In 2008, he gave lectures on "The Sky of Chinese Studies" at Phoenix Television in Hong Kong. In the same year, he was selected as a prominent cultural figure of the year by 21st Century Business Herald.

In 2009, he began hosting the program "The Wisdom of Mencius" on CCTV's Lecture Room. He also started hosting programs on Beijing Television, Shanghai Television, Dragon Television, and other television stations. Additionally, he promoted Chinese classical studies in universities across Mainland China, Taiwan, and Hong Kong. In 2011 alone, he gave over a hundred lectures.

In 2016, he retired from the Department of Philosophy at National Taiwan University. Upon invitation from the Ministry of Education in mainland China, he delivered a series of eight lectures on The Analects, eight lectures on Mencius, and five lectures on The Book of Changes for the "Chinese Classics Resources Library" program, which serves as an essential educational resources for middle school teachers and students in mainland China.

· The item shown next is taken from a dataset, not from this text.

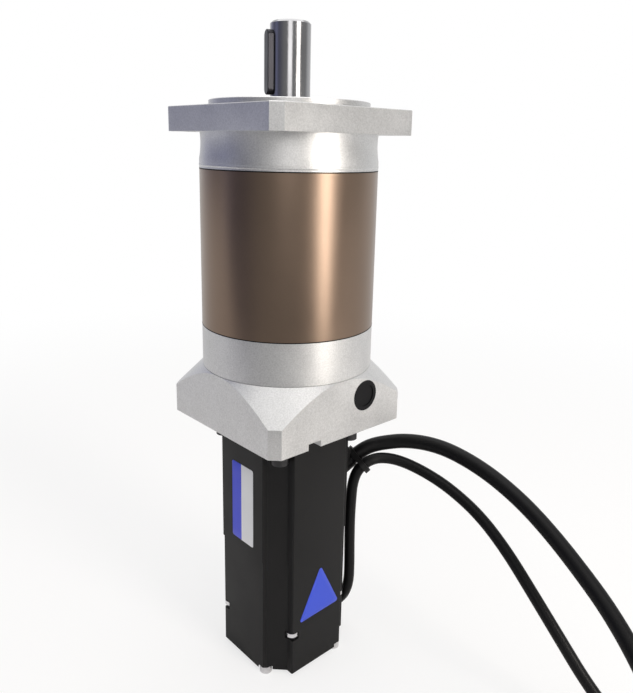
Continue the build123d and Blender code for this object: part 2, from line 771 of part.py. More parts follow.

He delivered lectures on Western philosophy via the Dedao (得到) app and taught courses on Laozi, The Book of Changes, The Analects, Mencius, and other subjects on the audiobook app Himalaya.

== Views and thoughts ==
In 1985, Fu Peirong proposed the theory of "Human nature as tending toward goodness", contrary to the Confucian doctrine of "Inherent Goodness of Human Nature" as interpreted by Zhu Xi.

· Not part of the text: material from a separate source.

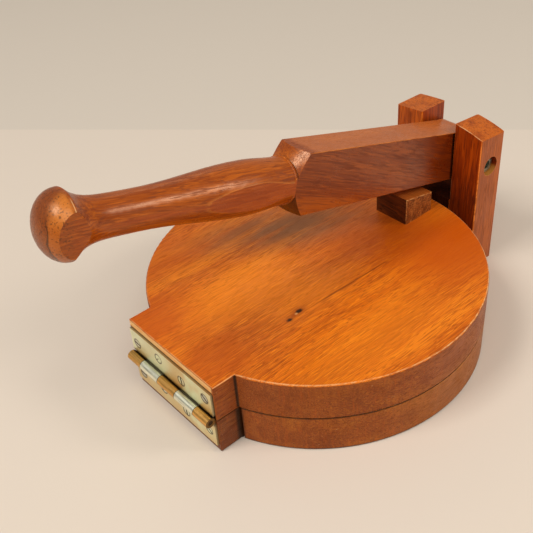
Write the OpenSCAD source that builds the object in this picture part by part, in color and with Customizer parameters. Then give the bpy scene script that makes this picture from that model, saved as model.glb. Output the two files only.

In contrast to conventional scholars who primarily engage within academic circles, Fu established himself as a prominent figure by delivering lectures to the general public in schools, temples, institutions, and associations. He perceived a duty to animate the figures of Confucius and Mencius, as he viewed them as genuine personalities whose teachings were enriched with real-life experiences.